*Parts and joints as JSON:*
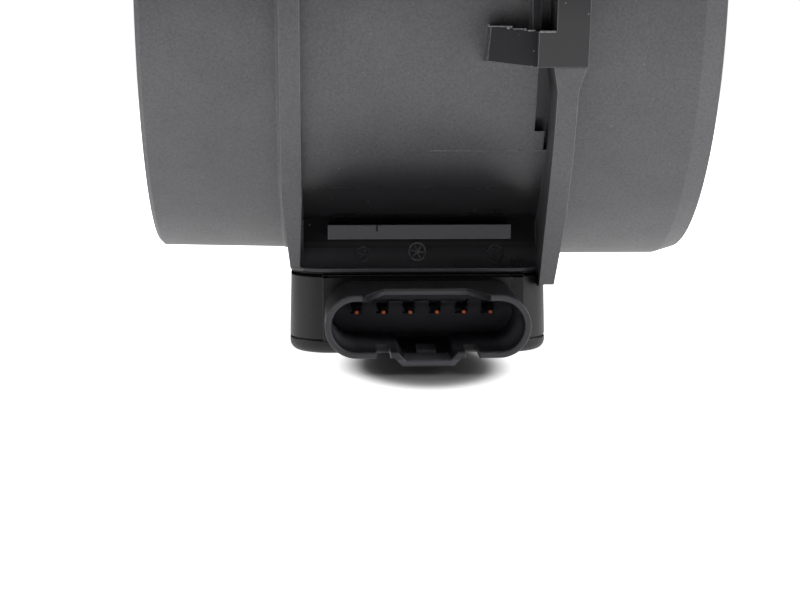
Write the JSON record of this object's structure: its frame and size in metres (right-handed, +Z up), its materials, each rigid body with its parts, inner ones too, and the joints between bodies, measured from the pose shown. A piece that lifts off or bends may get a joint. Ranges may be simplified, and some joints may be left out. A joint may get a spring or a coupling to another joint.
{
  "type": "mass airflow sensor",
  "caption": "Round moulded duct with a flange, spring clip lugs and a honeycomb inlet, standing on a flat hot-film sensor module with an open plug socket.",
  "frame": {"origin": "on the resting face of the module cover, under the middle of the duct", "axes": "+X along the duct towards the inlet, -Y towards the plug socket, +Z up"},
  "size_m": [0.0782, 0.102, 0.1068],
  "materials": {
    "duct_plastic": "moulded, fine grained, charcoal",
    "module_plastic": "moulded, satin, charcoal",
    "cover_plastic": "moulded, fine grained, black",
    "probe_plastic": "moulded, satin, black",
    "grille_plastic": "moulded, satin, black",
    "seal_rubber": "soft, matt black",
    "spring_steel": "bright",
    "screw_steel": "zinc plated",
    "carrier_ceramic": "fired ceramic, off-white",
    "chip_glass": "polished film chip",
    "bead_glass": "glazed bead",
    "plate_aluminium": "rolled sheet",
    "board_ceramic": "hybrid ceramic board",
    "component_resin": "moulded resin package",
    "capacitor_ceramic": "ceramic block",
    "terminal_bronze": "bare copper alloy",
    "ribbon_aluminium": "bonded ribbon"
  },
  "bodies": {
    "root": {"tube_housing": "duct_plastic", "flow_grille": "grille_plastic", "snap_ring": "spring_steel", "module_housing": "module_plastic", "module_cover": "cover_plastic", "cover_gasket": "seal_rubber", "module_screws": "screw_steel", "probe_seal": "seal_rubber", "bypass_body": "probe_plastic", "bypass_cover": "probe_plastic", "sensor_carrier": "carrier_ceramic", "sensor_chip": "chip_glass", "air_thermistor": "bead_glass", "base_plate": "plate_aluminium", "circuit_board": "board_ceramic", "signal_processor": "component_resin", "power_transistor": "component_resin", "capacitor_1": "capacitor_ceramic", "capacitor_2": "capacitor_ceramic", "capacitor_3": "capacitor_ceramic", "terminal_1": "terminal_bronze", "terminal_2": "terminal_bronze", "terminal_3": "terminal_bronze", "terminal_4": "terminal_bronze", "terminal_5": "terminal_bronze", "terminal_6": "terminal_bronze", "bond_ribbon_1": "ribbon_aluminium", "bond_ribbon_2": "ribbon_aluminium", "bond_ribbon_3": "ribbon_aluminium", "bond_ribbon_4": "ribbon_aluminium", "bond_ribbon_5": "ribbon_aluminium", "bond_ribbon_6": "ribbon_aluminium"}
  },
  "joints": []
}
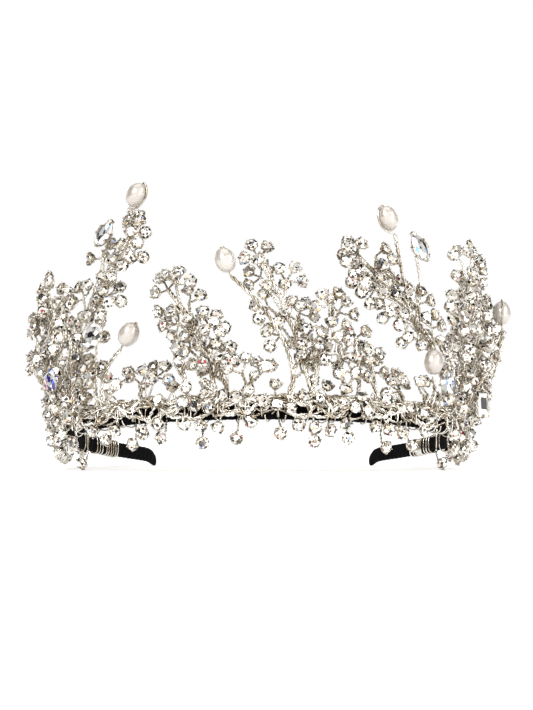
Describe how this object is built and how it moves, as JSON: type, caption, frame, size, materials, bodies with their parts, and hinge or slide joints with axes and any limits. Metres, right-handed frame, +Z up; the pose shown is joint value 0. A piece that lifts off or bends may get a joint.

*Given exercise:*
From the data above, copy each line that holds "pose".

*Finished exercise:*
Write the JSON record of this object's structure: its frame and size in metres (right-handed, +Z up), its materials, each rigid body with its parts, inner ones too, and the joints between bodies, measured from the pose shown. A piece that lifts off or bends may get a joint. Ranges may be simplified, and some joints may be left out. A joint may get a spring or a coupling to another joint.
Describe how this object is built and how it moves, as JSON: type, caption, frame, size, materials, bodies with their parts, and hinge or slide joints with axes and any limits. Metres, right-handed frame, +Z up; the pose shown is joint value 0. A piece that lifts off or bends may get a joint.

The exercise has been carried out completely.